Mr. Breed: That might be possible if the subsidiaries were all 100 per cent. owned, but if the subsidiaries are not 100 per cent. owned by the group, there is clearly a wider definition under a legal framework when there are other shareholders within a subsidiary.
Kitty Ussher: My understanding is that we are talking about situations where there is a very obvious legal ownership of a subsidiary company. I do not have the answer if the company is actually some kind of joint venture. However, I would be happy to get back to the hon. Gentleman on that point.

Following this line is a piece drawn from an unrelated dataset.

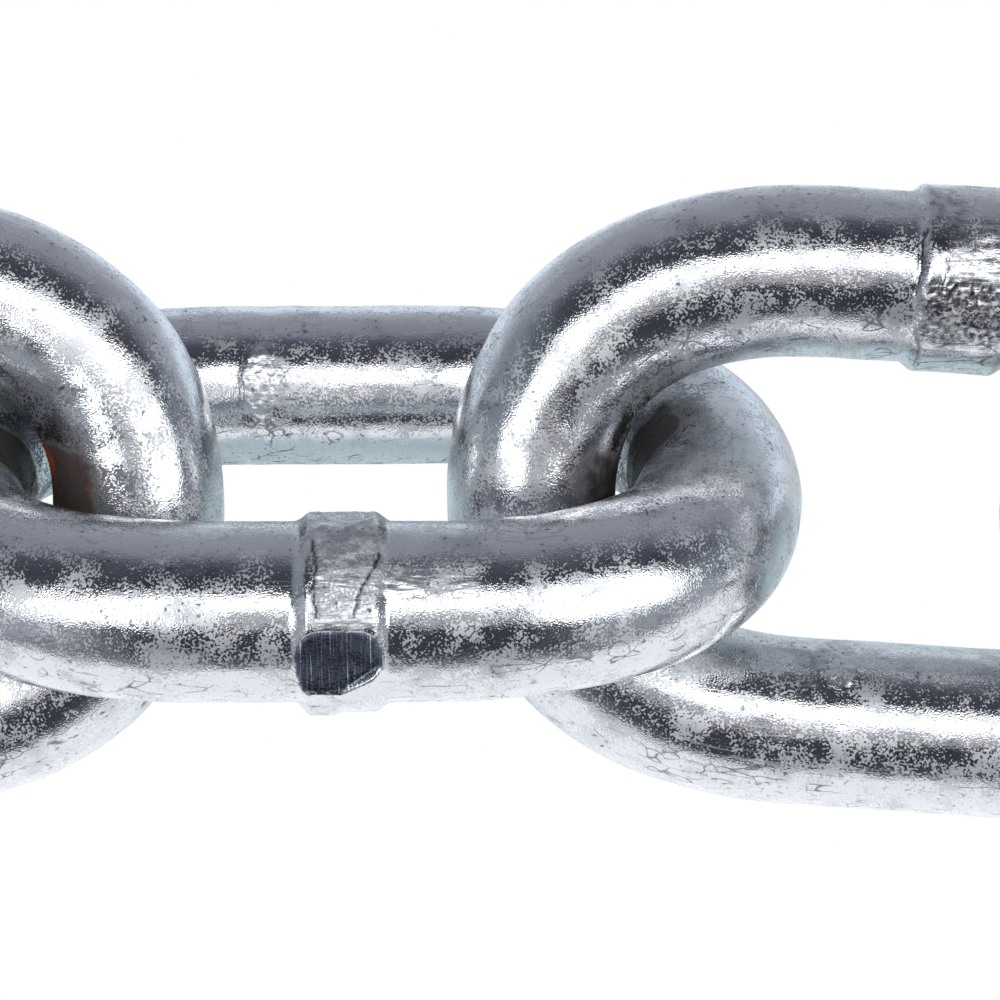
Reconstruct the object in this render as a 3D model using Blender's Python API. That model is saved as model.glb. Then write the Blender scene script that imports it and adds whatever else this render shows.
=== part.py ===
"""One metre of electrically welded, zinc-plated steel chain, laid out straight on a level floor.

Each link is one closed bar of round wire with a weld collar on one leg. It is its own solid.
Laid out and not pulled hard, the links lean over on alternate sides, so that each one lies on the
floor with one leg and carries the other leg, the welded one, above it.

Units are metres and degrees. X runs along the chain, Y across it and Z up.
The origin is on the floor, under the middle of the chain.
"""

import math
from typing import NamedTuple

import bmesh
import bpy
import numpy as np
from mathutils import Euler, Matrix, Vector


class Lie(NamedTuple):
    """How one link happens to lie, and where its weld is."""

    lean: float  # of the link's plane, from the floor
    heading: float  # of its length, from X
    side: float  # to the side of the link before it, at their crossing
    weld: float  # along the leg, from its middle


# Wire and link
WIRE_RADIUS = 0.0050
INNER_LENGTH = 0.0360
INNER_WIDTH = 0.0171
BOW_LENGTH = 0.0172  # centre-line, from the end of a straight leg to the crown
BOW_FULLNESS = 0.64  # how squarely a bow turns: 0.55 is a round or an oval, 1 a square corner

# Weld collar: the wire is thicker where its two ends were pressed and welded together
COLLAR_RADIUS = 0.0055
COLLAR_WIDTH = 0.0034
COLLAR_RAMP = 0.00095

# Chain
LINK_COUNT = 28
LINK_GAP = 0.00066  # between two linked links taken as round wires; their facets stand closer
LIES = (  # repeated down the chain; link 7 is the first of them
    Lie(32.5, 1.7, 0.0007, 0.0014),
    Lie(35.4, -2.8, -0.0001, 0.0008),
    Lie(32.0, 1.2, -0.0005, -0.0006),
    Lie(33.8, -0.8, 0.0004, 0.0018),
    Lie(34.4, 2.1, -0.0003, 0.0024),
    Lie(31.9, -1.4, -0.0004, -0.0017),
    Lie(31.9, 0.1, 0.0000, -0.0012),
)

# Facets, and how finely a bow is sampled to find where two links touch
WIRE_SIDES = 12
BOW_STEPS = 11
CONTACT_SAMPLES = 91
CONTACT_ROUNDS = 24

LEG_OFFSET = INNER_WIDTH / 2 + WIRE_RADIUS
CROWN_OFFSET = INNER_LENGTH / 2 + WIRE_RADIUS
LEG_HALF = CROWN_OFFSET - BOW_LENGTH
# A polygon with as much area as the round wire, so that a link has its true weight
EQUAL_AREA = math.sqrt(2 * math.pi / (WIRE_SIDES * math.sin(2 * math.pi / WIRE_SIDES)))


def clear_scene():
    """Removes whatever the scene holds."""
    for obj in list(bpy.data.objects):
        bpy.data.objects.remove(obj, do_unlink=True)


def zinc_plated_steel():
    """Bright zinc on drawn steel wire."""
    material = bpy.data.materials.new("zinc_plated_steel")
    material.use_nodes = True
    shader = material.node_tree.nodes["Principled BSDF"]
    shader.inputs["Base Color"].default_value = (0.56, 0.58, 0.62, 1.0)
    shader.inputs["Metallic"].default_value = 1.0
    shader.inputs["Roughness"].default_value = 0.32
    return material


def bow_curve(place):
    """The centre-line of a bow, at places from -1 at one leg over 0 at the crown to 1 at the other leg.

    Returns how far it is beyond the leg's end, how far to the side, and the outward direction's two parts.
    """
    share = np.abs(place)
    rest, full = 1 - share, BOW_FULLNESS
    beyond = BOW_LENGTH * (rest**3 + 3 * rest**2 * share + 3 * rest * share**2 * full)
    aside = LEG_OFFSET * np.sign(place) * (share**3 + 3 * share**2 * rest + 3 * share * rest**2 * full)
    forward = LEG_OFFSET * (rest**2 * full + 2 * rest * share * (1 - full))
    sideways = BOW_LENGTH * np.sign(place) * (share**2 * full + 2 * rest * share * (1 - full))
    return beyond, aside, forward, sideways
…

Mr. Greg Hands (Hammersmith and Fulham) (Con): The Minister mentioned earlier the impact that this regime may have on other EU countries. Can she tell us what impact assessment has been made of the potential business opportunities for UK insurers with regard to Europe as a result of this directive?
Kitty Ussher: One of the reasons why the UK insurance sector is broadly supportive of what is coming out of Brussels is that it sees opportunities arising from being able to compete on a more level playing field across the EU. As I said in my opening remarks, the proposals that are being put forward by the Commission are broadly in line, both in the principles behind them and in the actual numbers, with what already exists in the UK. Obviously, therefore, if the regulatory framework across the EU became more in line with what already exists in the UK, it would provide opportunities for UK companies.
Mr. Hands: As a follow-up to that, can the Minister tell us what numeric value she would put on those opportunities in the cost-benefit analysis?
Kitty Ussher: We have done a partial impact assessment, which depends in many ways on how the so-called level 2 implementation is conducted, in order for us to quantify exactly the compliance costs and so on. If I have a numeric answer to his question, I will provide it later on. However, my understanding of the general point is that UK insurance companies generally think that the overall benefits will be positive.